Object data in JSON
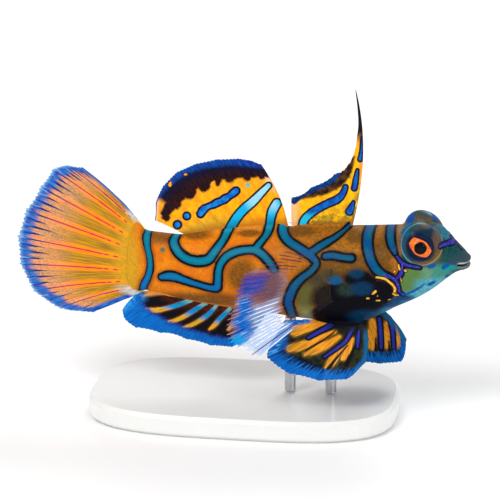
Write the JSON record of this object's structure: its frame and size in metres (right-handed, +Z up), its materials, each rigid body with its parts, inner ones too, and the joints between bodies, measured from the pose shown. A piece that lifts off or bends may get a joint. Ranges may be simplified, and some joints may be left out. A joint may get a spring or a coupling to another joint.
{
  "type": "mandarinfish model on a display stand",
  "caption": "Life-size still model of a male mandarinfish swimming with spread fins, held above a flat stand by short rods.",
  "frame": {"origin": "centre of the underside of the stand's base, on the floor", "axes": "+X towards the fish's snout, along its length; +Z up; -Y towards the fish's right side"},
  "size_m": [0.0742, 0.03, 0.054],
  "materials": {
    "head_skin": "moist skin, blue-green with blue and purple lines and yellow dots",
    "body_skin": "moist skin, orange with winding blue-green stripes edged in black",
    "dorsal_membrane": "fin membrane, yellow-orange with blue stripes and a dark margin",
    "tail_membrane": "fin membrane, orange with magenta rays and blue ray tips",
    "lower_fin_membrane": "fin membrane, orange and blue bands with a blue margin",
    "pectoral_membrane": "clear membrane with fine white and violet rays",
    "eye": "glossy, orange iris and black pupil",
    "stand_lacquer": "satin off-white lacquer",
    "stand_steel": "fine brushed"
  },
  "bodies": {
    "root": {"head": "head_skin", "trunk": "body_skin", "tail_stock": "body_skin", "eye_right": "eye", "eye_left": "eye", "dorsal_fin_front": "dorsal_membrane", "dorsal_fin_rear": "dorsal_membrane", "caudal_fin": "tail_membrane", "anal_fin": "lower_fin_membrane", "pectoral_fin_right": "pectoral_membrane", "pectoral_fin_left": "pectoral_membrane", "pelvic_fin_right": "lower_fin_membrane", "pelvic_fin_left": "lower_fin_membrane", "stand_base": "stand_lacquer", "stand_rod_front": "stand_steel", "stand_rod_rear": "stand_steel"}
  },
  "joints": []
}
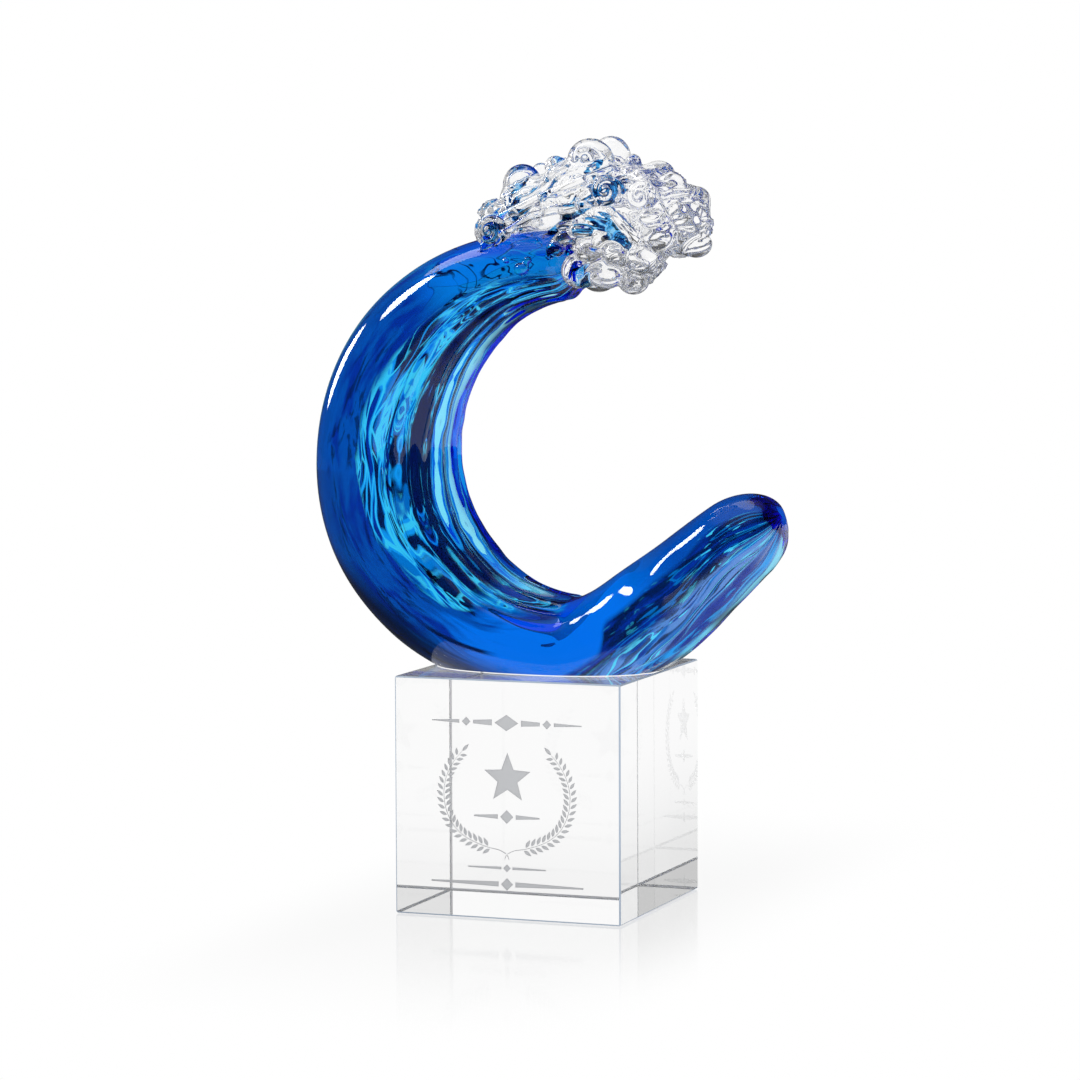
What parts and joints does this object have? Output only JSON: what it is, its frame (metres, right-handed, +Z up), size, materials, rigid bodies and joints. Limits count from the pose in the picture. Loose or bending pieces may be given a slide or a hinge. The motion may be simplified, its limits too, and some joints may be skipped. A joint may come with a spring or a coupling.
{
  "type": "glass award",
  "caption": "Free-standing award: a breaking wave of blue cased glass with a clear froth crest, bonded on a clear crystal cube.",
  "frame": {"origin": "centre of the cube's underside, the face that the award rests on", "axes": "+Z up, -Y out of the engraved front face, +X towards the wave's tongue and crest"},
  "size_m": [0.1655, 0.08, 0.2587],
  "materials": {
    "crystal": "polished optical crystal, with a frosted engraving on the front face",
    "clear_glass": "fire-polished clear glass",
    "blue_glass": "transparent cobalt and turquoise art glass",
    "bond_adhesive": "clear cured adhesive film"
  },
  "bodies": {
    "root": {"crystal_cube": "crystal", "bond_film": "bond_adhesive", "blue_core": "blue_glass", "clear_casing": "clear_glass", "crest_gather": "clear_glass", "froth_bit_01": "clear_glass", "froth_bit_02": "clear_glass", "froth_bit_03": "clear_glass", "froth_bit_04": "clear_glass", "froth_bit_05": "clear_glass", "froth_bit_06": "clear_glass", "froth_bit_07": "clear_glass", "froth_bit_08": "clear_glass", "froth_bit_09": "clear_glass", "froth_bit_10": "clear_glass", "froth_bit_11": "clear_glass", "froth_bit_12": "clear_glass", "froth_bit_13": "clear_glass", "froth_bit_14": "clear_glass", "froth_bit_15": "clear_glass", "froth_bit_16": "clear_glass", "froth_bit_17": "clear_glass", "froth_bit_18": "clear_glass", "froth_bit_19": "clear_glass"}
  },
  "joints": []
}
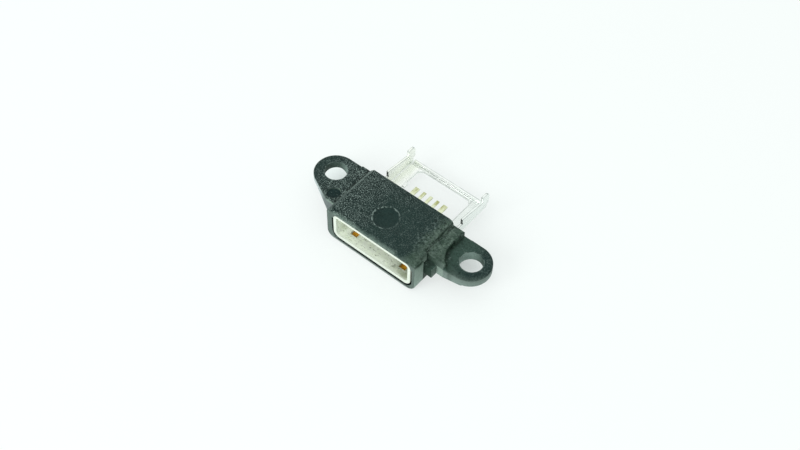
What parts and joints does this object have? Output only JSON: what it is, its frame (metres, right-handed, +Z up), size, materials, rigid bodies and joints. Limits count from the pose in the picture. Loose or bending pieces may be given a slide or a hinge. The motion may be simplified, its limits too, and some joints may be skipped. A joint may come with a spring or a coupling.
{
  "type": "micro data and charging socket",
  "caption": "Sealed micro socket with a steel mouth, a moulded housing with screw ears, solder tails and a bent steel tray at the back.",
  "frame": {"origin": "centre of the mouth, in the plane of its rim", "axes": "+X along the line of the two ears, to the right when looking into the mouth; +Y from the mouth back to the solder tails; +Z up, towards the wide side of the mouth"},
  "size_m": [0.0163, 0.0095, 0.0032],
  "materials": {
    "housing": "grained moulded black",
    "shell": "plated drawn steel",
    "insulator": "moulded black",
    "contact": "gold plated",
    "frame_steel": "bright stamped steel",
    "film": "amber film"
  },
  "bodies": {
    "root": {"housing": "housing", "mouth_shell": "shell", "insulator": "insulator", "contact_power": "contact", "contact_data_minus": "contact", "contact_data_plus": "contact", "contact_id": "contact", "contact_ground": "contact", "rear_frame": "frame_steel", "window_film": "film"}
  },
  "joints": []
}
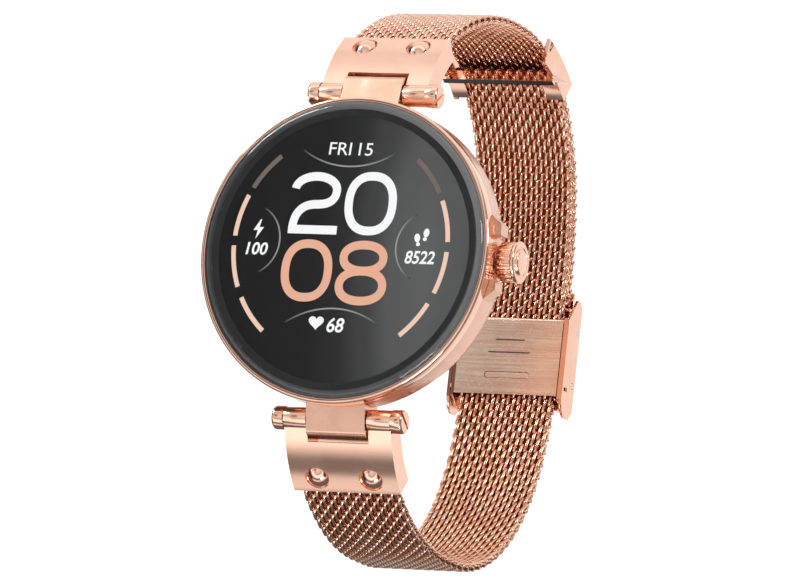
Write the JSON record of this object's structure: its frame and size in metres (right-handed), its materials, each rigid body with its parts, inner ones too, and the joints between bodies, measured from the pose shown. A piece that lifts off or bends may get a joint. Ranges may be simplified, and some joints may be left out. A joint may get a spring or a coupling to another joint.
{
  "type": "smartwatch",
  "caption": "Round smartwatch with a lit digital dial, fluted crown, hinged strap brackets and a closed woven metal mesh strap with a sliding fold-over clasp.",
  "frame": {"origin": "centre of the sensor window on the case back, the face that rests on the wrist", "axes": "+Z out of the dial, +Y towards 12 o'clock, +X towards the crown"},
  "size_m": [0.0427, 0.0731, 0.0611],
  "materials": {
    "rose_polished": "polished rose-gold plating on steel",
    "rose_satin": "satin rose-gold plating",
    "rose_brushed": "rose-gold plate brushed across the strap",
    "rose_mesh": "woven rose-gold plated wire",
    "black_glass": "polished black cover glass with a lit display behind it",
    "sensor_glass": "dark clear sensor window",
    "black_parts": "black moulded plastic",
    "seal_rubber": "black seal rubber",
    "steel": "plain turned steel",
    "circuit_board": "green solder mask",
    "flex_film": "amber flexible circuit",
    "battery_foil": "silver pouch foil",
    "white_plastic": "white plastic",
    "gold_contact": "gold-plated contact"
  },
  "bodies": {
    "case": {"case_shell": "rose_polished", "bezel_ring": "rose_polished", "cover_glass": "black_glass", "glass_gasket": "seal_rubber", "display_panel": "black_parts", "display_flex": "flex_film", "inner_frame": "steel", "main_board": "circuit_board", "board_chips": "black_parts", "board_screws": "steel", "battery": "battery_foil", "vibration_motor": "steel", "back_cover": "rose_satin", "back_seal": "seal_rubber", "back_screws": "steel", "sensor_window": "sensor_glass", "sensor_board": "circuit_board", "sensor_leds": "white_plastic", "charge_contacts": "gold_contact", "crown_tube": "steel", "crown_seal": "seal_rubber", "crown_switch": "black_parts", "pin_top": "steel", "pin_bottom": "steel", "pin_screws_top": "rose_polished", "pin_screws_bottom": "rose_polished"},
    "crown_slider": {"crown_plunger": "white_plastic"},
    "crown": {"crown_stem": "steel", "crown_clip": "steel", "crown_knob": "rose_polished", "crown_cap": "rose_polished"},
    "strap_top_half": {"bracket_top": "rose_polished", "rivets_top": "rose_polished", "strap_top": "rose_mesh", "clasp_hook": "rose_polished"},
    "strap_bottom_half": {"bracket_bottom": "rose_polished", "rivets_bottom": "rose_polished", "strap_bottom": "rose_mesh", "clasp_frame": "rose_polished", "clasp_pins": "steel", "tail_tip": "rose_polished"},
    "clasp_cover": {"clasp_cover": "rose_polished", "clasp_bar": "steel"},
    "lock_plate": {"lock_plate": "rose_brushed"}
  },
  "joints": [
    {"name": "strap_top_swing", "type": "hinge", "parent": "case", "child": "strap_top_half", "pos_m": [0, 0.0212, 0.0054], "axis": [1, 0, 0], "range_deg": [0, 30]},
    {"name": "strap_bottom_swing", "type": "hinge", "parent": "case", "child": "strap_bottom_half", "pos_m": [0, -0.0212, 0.0054], "axis": [1, 0, 0], "range_deg": [-15, 0]},
    {"name": "clasp_cover_swing", "type": "hinge", "parent": "strap_bottom_half", "child": "clasp_cover", "pos_m": [0, -0.006, -0.0494], "axis": [-1, 0, 0], "range_deg": [0, 100]},
    {"name": "lock_plate_swing", "type": "hinge", "parent": "strap_bottom_half", "child": "lock_plate", "pos_m": [0, 0.00215, -0.04672], "axis": [-1, 0, 0], "range_deg": [0, 70]},
    {"name": "crown_press", "type": "slide", "parent": "case", "child": "crown_slider", "axis": [-1, 0, 0], "range_m": [0, 0.00035], "stiffness_N_per_m": 2500},
    {"name": "crown_turn", "type": "hinge", "parent": "crown_slider", "child": "crown", "pos_m": [0.022, 0, 0.005], "axis": [1, 0, 0], "continuous": true}
  ],
  "couplings": [
    {"joint": "strap_bottom_swing", "follows": "strap_top_swing", "ratio": -0.5}
  ]
}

WHAT YOU NEED TO DO: Pull out and copy each line containing the string "Write".

RESPONSE FOR THIS EXERCISE:
Write the JSON record of this object's structure: its frame and size in metres (right-handed, +Z up), its materials, each rigid body with its parts, inner ones too, and the joints between bodies, measured from the pose shown. A piece that lifts off or bends may get a joint. Ranges may be simplified, and some joints may be left out. A joint may get a spring or a coupling to another joint.
Write the JSON record of this object's structure: its frame and size in metres (right-handed), its materials, each rigid body with its parts, inner ones too, and the joints between bodies, measured from the pose shown. A piece that lifts off or bends may get a joint. Ranges may be simplified, and some joints may be left out. A joint may get a spring or a coupling to another joint.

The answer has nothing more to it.